__Written exercise__
Repeat the lines of the data that follow, please, starting at the first and stopping after the one with "an empty material.".

__Available data__

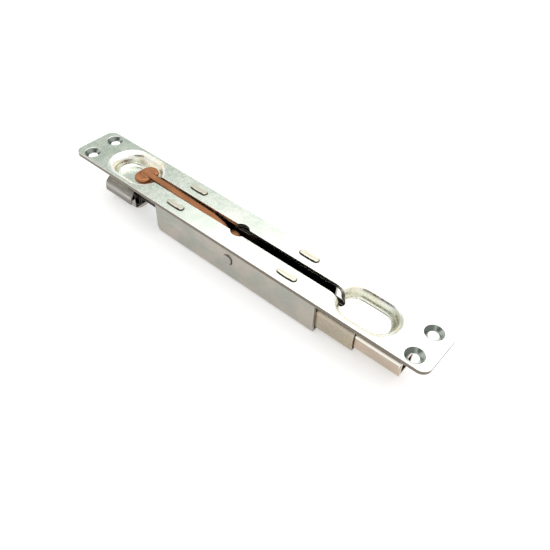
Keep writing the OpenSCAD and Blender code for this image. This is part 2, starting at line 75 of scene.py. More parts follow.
def linear(red: int, green: int, blue: int) -> Colour:
    """Turns a display colour into the linear one that a shader takes.

    Args:
        red: Red from 0 to 255.
        green: Green from 0 to 255.
        blue: Blue from 0 to 255.

    Returns:
        The linear colour with full alpha.
    """
    def channel(level: int) -> float:
        """Undoes the display curve of one channel.

        Args:
            level: The channel from 0 to 255.

        Returns:
            The linear channel.
        """
        share = level / 255
        return share / 12.92 if share <= 0.04045 else ((share + 0.055) / 1.055) ** 2.4

    return (channel(red), channel(green), channel(blue), 1.0)


class Body(Enum):
    """The rigid bodies of the mechanism."""

    FRAME = "frame"
    LEVER = "lever_body"
    BOLT = "bolt_body"


class Sheen(Enum):
    """How coarse the polish of a metal is."""

    MIRROR = 0.14
    BRIGHT = 0.22
    SATIN = 0.3
    DULL = 0.42


class ShaderGraph:
    """One procedural material, built node by node on Object coordinates."""

    def __init__(self, name: str) -> None:
        """Starts an empty material.

        Args:
            name: The material's name.
        """
        self.material = bpy.data.materials.new(name)
        self.material.use_nodes = True
        self.tree = self.material.node_tree
        self.tree.nodes.clear()
        self.place = self.add("ShaderNodeTexCoord").outputs["Object"]
        split = self.add("ShaderNodeSeparateXYZ", {"Vector": self.place})
        self.x, self.y, self.z = split.outputs[0], split.outputs[1], split.outputs[2]

    def add(self, kind: str, inputs: Optional[Dict[Union[str, int], Value]] = None,
            **settings: object) -> bpy.types.Node:
        """Adds a node and fills its inputs.

        Args:
            kind: The node's type.
            inputs: Numbers, colours or sockets by the input's name or place.
            **settings: The node's own properties.

        Returns:
            The new node.
        """
        node = self.tree.nodes.new(kind)
        for key, value in settings.items():
            setattr(node, key, value)
        for key, value in (inputs or {}).items():
            if isinstance(value, bpy.types.NodeSocket):
                self.tree.links.new(value, node.inputs[key])
            else:
                node.inputs[key].default_value = value
        return node

    def math(self, operation: str, first: Value, second: Value = 0.0,
             clamp: bool = False) -> Socket:
        """Works out one number from two.

        Args:
            operation: The kind of sum.
            first: The first number.
            second: The second number.
            clamp: Whether the result is held between 0 and 1.

        Returns:
            The result's socket.
        """
        inputs = {0: first, 1: second}
        return self.add("ShaderNodeMath", inputs, operation=operation,
                        use_clamp=clamp).outputs[0]

    def band(self, value: Value, low: float, high: float) -> Socket:
        """Rises smoothly from 0 to 1 as a value goes from low to high, or falls if low is higher.

        Args:
            value: The value that is read.
            low: Where the result is 0.
            high: Where the result is 1.

        Returns:
            The result's socket.
        """
        falls = low > high
        inputs = {"Value": value, "From Min": min(low, high), "From Max": max(low, high),
                  "To Min": float(falls), "To Max": float(not falls)}
        return self.add("ShaderNodeMapRange", inputs,
                        interpolation_type="SMOOTHSTEP").outputs[0]

    def mix(self, share: Value, first: Value, second: Value, blend: str = "MIX") -> Socket:
        """Mixes two colours.

        Args:
            share: How much of the second colour shows.
            first: The first colour.
            second: The second colour.
            blend: The way they are mixed.

        Returns:
            The mixed colour's socket.
        """
        return self.add("ShaderNodeMix", {0: share, 6: first, 7: second},
                        data_type="RGBA", blend_type=blend).outputs[2]

    def lay(self, colour: Value, top: Value, mask: Socket, share: float = 1.0,
            blend: str = "MIX") -> Socket:
        """Lays one colour over another where a mask lets it show.

        Args:
            colour: The colour below.
            top: The colour above.
            mask: Where the upper colour lies.
            share: How strongly it shows there.
            blend: The way they are mixed.

        Returns:
            The mixed colour's socket.
        """
        return self.mix(self.math("MULTIPLY", mask, share), colour, top, blend)

    def stretch(self, value: Value, reach: Tuple[float, float, float, float]) -> Socket:
        """Rises from 0 to 1 and falls back to 0 as a length grows.

        Args:
            value: The length in metres.
            reach: Where the rise begins and ends and the fall begins and ends, in mm.

        Returns:
            The result's socket.
        """
        start, full, fade, end = (length * MM for length in reach)
        return self.math("MULTIPLY", self.band(value, start, full), self.band(value, end, fade))

    def length(self, first: Socket, second: Socket) -> Socket:
        """Measures the long side of a right-angled triangle.

        Args:
            first: One short side.
            second: The other short side.

        Returns:
            The length's socket.
        """
        squares = [self.math("MULTIPLY", side, side) for side in (first, second)]
        return self.math("SQRT", self.math("ADD", *squares))

    def noise(self, size: float, detail: float = 3.0,
              stretch: Tuple[float, float, float] = (1.0, 1.0, 1.0),
              offset: float = 0.0, turn: float = 0.0) -> Socket:
        """Makes soft noise whose blotches have a real size.

        Args:
            size: The rough size of a blotch in mm.
            detail: How many finer layers it has.
            stretch: How much longer a blotch is along X, Y and Z.
            offset: Shift of the pattern, so that two of them differ.
            turn: Turn of the pattern about Z in degrees.

        Returns:
            The noise's socket, about 0.5 on average.
        """
        scale = tuple(1.0 / share for share in stretch)
        mapping = self.add("ShaderNodeMapping", {
            "Vector": self.place, "Location": (offset, offset * 0.7, offset * 0.3),
            "Rotation": (0.0, 0.0, math.radians(turn)), "Scale": scale})
        return self.add("ShaderNodeTexNoise", {
            "Vector": mapping.outputs[0], "Scale": 1.0 / (size * MM),
            "Detail": detail, "Roughness": 0.55}).outputs[0]

    def dots(self, size: float, radius: float, offset: float = 0.0) -> Socket:
        """Makes scattered round dots.

        Args:
            size: The rough distance between dots in mm.
            radius: A dot's radius in mm.
            offset: Shift of the pattern, so that two of them differ.

        Returns:
            The dots' socket, 1 inside a dot.
        """
        mapping = self.add("ShaderNodeMapping", {"Vector": self.place,
                                                 "Location": (offset, offset, offset)})
        cells = self.add("ShaderNodeTexVoronoi", {"Vector": mapping.outputs[0],
                                                  "Scale": 1.0 / (size * MM)})
        return self.band(cells.outputs["Distance"], radius / size, radius / size * 0.6)

    def edges(self, radius: float) -> Socket:
        """Finds the worn edges of a solid.

        Args:
            radius: How far the wear reaches from an edge in mm.

        Returns:
            The mask's socket, 1 on an edge.
        """
        rounded = self.add("ShaderNodeBevel", {"Radius": radius * MM}, samples=6)
        plain = self.add("ShaderNodeNewGeometry")
        cosine = self.add("ShaderNodeVectorMath", {0: rounded.outputs[0],
                                                   1: plain.outputs["Normal"]},
                          operation="DOT_PRODUCT").outputs["Value"]
        return self.band(cosine, 0.998, 0.93)

    def lean(self, axis: int) -> Socket:
        """Tells how far a surface leans along an axis.

        Args:
            axis: 0, 1 or 2 for X, Y or Z.

        Returns:
            The socket, 1 where the surface faces along the axis and -1 against it.
        """
        plain = self.add("ShaderNodeNewGeometry")
        return self.add("ShaderNodeSeparateXYZ", {"Vector": plain.outputs["Normal"]}).outputs[axis]

    def facing(self, axis: int) -> Socket:
        """Tells how squarely a surface faces either way along an axis.

        Args:
            axis: 0, 1 or 2 for X, Y or Z.

        Returns:
            The socket, from 0 to 1.
        """
        return self.math("ABSOLUTE", self.lean(axis))

    def close(self, colour: Value, roughness: Value, metallic: float,
              height: Optional[Socket] = None, relief: float = 0.0) -> bpy.types.Material:
        """Ends the material in one shader.

        Args:
            colour: The base colour.
            roughness: The roughness.
            metallic: 1 for bare or plated metal.
            height: The height of the surface's relief from 0 to 1.
            relief: What a height of 1 stands for in mm.

        Returns:
            The finished material.
        """
        inputs = {"Base Color": colour, "Roughness": roughness, "Metallic": metallic}
        if height is not None:
            bump = self.add("ShaderNodeBump", {"Strength": 1.0, "Distance": relief * MM,
                                               "Height": height})
            inputs["Normal"] = bump.outputs[0]
        shader = self.add("ShaderNodeBsdfPrincipled", inputs)
        self.add("ShaderNodeOutputMaterial", {"Surface": shader.outputs[0]})
        return self.material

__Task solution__
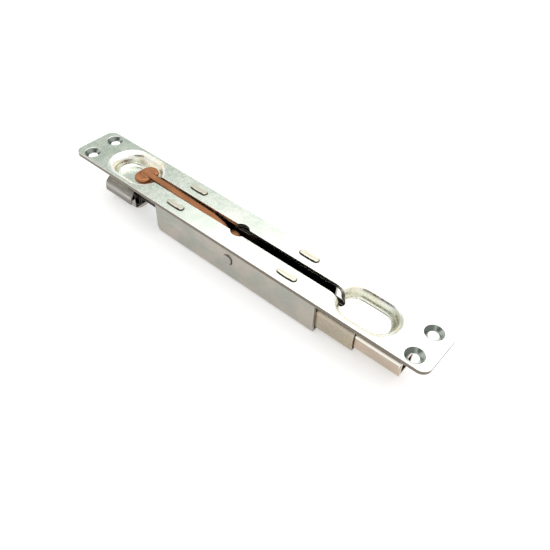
Keep writing the OpenSCAD and Blender code for this image. This is part 2, starting at line 75 of scene.py. More parts follow.
def linear(red: int, green: int, blue: int) -> Colour:
    """Turns a display colour into the linear one that a shader takes.

    Args:
        red: Red from 0 to 255.
        green: Green from 0 to 255.
        blue: Blue from 0 to 255.

    Returns:
        The linear colour with full alpha.
    """
    def channel(level: int) -> float:
        """Undoes the display curve of one channel.

        Args:
            level: The channel from 0 to 255.

        Returns:
            The linear channel.
        """
        share = level / 255
        return share / 12.92 if share <= 0.04045 else ((share + 0.055) / 1.055) ** 2.4

    return (channel(red), channel(green), channel(blue), 1.0)


class Body(Enum):
    """The rigid bodies of the mechanism."""

    FRAME = "frame"
    LEVER = "lever_body"
    BOLT = "bolt_body"


class Sheen(Enum):
    """How coarse the polish of a metal is."""

    MIRROR = 0.14
    BRIGHT = 0.22
    SATIN = 0.3
    DULL = 0.42


class ShaderGraph:
    """One procedural material, built node by node on Object coordinates."""

    def __init__(self, name: str) -> None:
        """Starts an empty material.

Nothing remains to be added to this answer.